Kedua, dengan proses persidangan di MK tersebut, maka siapa pun yang merasa dirugikan dengan hasil pilkada. Bisa mengadu untuk mendapatkan kepastian hukum atas sengketa yang terjadi.
Walaupun pada akhirnya harus ada pihak yang merasa tidak puas. Putusan MK tidak bisa diganggu gugat lagi. Masyarakat maupun paslon harus menerima hasil dari putusan tersebut.
Apalagi dalam konteks hukum pemilu, putusan MK menjadi akhir dari proses konstitusional mengenai hasil pemilu. Tidak ada upaya hukum apapun yang bisa ditempuh untuk membatalkan atau mengoreksi putusan tersebut.
UUD 1945 secara jelas dan tegas menyebutkan bahwa MK mengadili pada tingkat pertama dan terakhir, yang putusannya bersifat final. Salah satunya adalah putusan mengenai perselisihan hasil pemilu (Pasal 24C ayat 1).
Putusan MK akan menjadi satu-satunya putusan terakhir yang memperkuat legitimasi hasil pemilu. Maka siapa pun harus menerima dan melaksanakan putusan MK dengan cara-cara yang konstitusional.
Dengan demikian, semoga aksi-aksi politik yang inkonstitusional tidak terjadi. Sehingga penghormatan atas hukum, dan penghargaan atas proses demokrasi tidak tercederai.
Merajut Yang Terberai
Pernyataan pengamat politik Burhanuddin Muhtadi, dalam tulisannya di Media Indonesia pada 11 Agustus 2014 dengan judul : (MK, Mantra Kecurangan, dan Opini Publik), menarik untuk kembali dibaca.
Tulisan tersebut mengulas terkait gugatan hasil Pilpres 2014, yang dilakukan oleh pasangan calon presiden dan wakil presiden Prabowo Subianto – Hatta Rajasa ke Mahkamah Konstitusi.
Dia mengatakan, “demokrasi bukan hanya membutuhkan pemenang yang baik, yang bisa merangkul pihak yang kalah, tapi juga memerlukan pecundang yang baik, yang sportif dan menerima kekalahan dengan legawa”.
Bagi kedua pihak, harus bisa menyadari bersama, bahwa pemenang pun bisa hancur jika tidak bijak merealisasikan kemenangannya. Yang kalah pun demikian, juga akan lebur jika tidak bisa menerima kekalahannya dengan bijaksana.
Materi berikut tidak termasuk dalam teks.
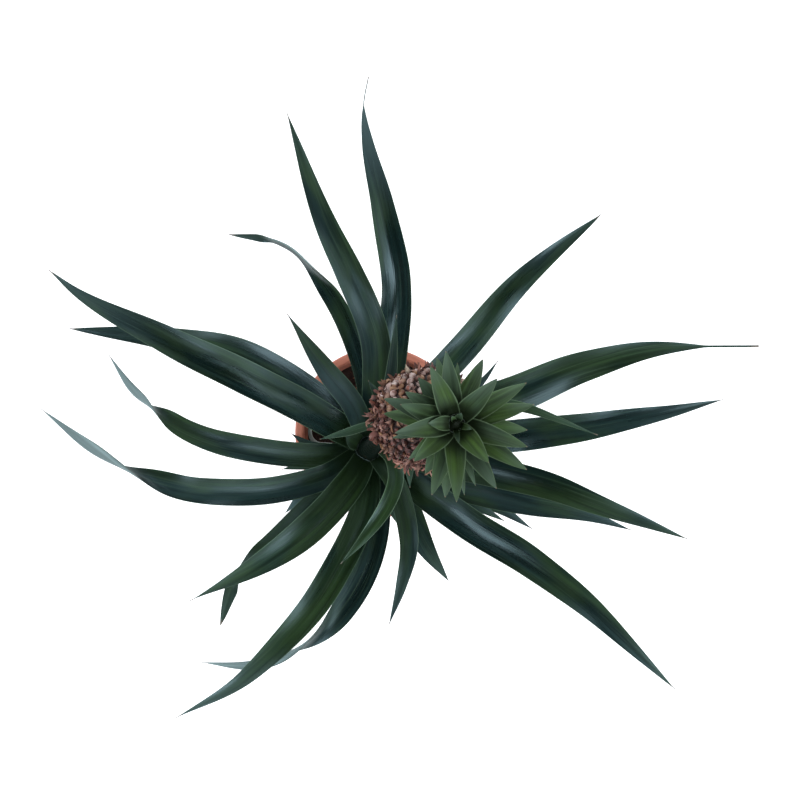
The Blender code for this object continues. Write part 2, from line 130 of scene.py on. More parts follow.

Maka dari itu, untuk yang menang harus bisa bersikap ”menang tanpa ngasorake”. Lebih-lebih jika sang pemenang bisa bersikap ”the winner takes nothing”. Maka dialah pemenang yang baik.
Syukur kemudian bila sang pemenang bisa bersahabat dengan yang kalah. Dan pihak yang kalah pun tak merasa lebih kerdil dari yang menang.
Disini sang pemenang tidak lalu harus merasa dirinya lebih unggul. Dan yang kalah pun tidak boleh merasa dirinya sebagai bagian dari sisa-sisa yang terbuang.
Kedua kubu harus bisa bersama-sama merajut yang selama ini terberai. Dengan tujuan mulia dan jiwa kesatria, yakni untuk kemajuan dan kemaslahatan masyarakat Kota Blitar ke depan.
Kalau bisa demikian, maka bisa dipastikan bahwa wawasan keduanya tentang kontestasi politik itu sama, yakni kalah-menang itu hal biasa.
Untuk sang pemenang, selamat datang sebagai pemimpin baru yang konon akan menjadikan Kota Blitar sebagai kota masa depan.
Dan untuk yang kalah, semoga bisa bersikap sebagaimana seorang negarawan sejati. Bukan sebagai politisi yang orientasinya hanya semata ambisi.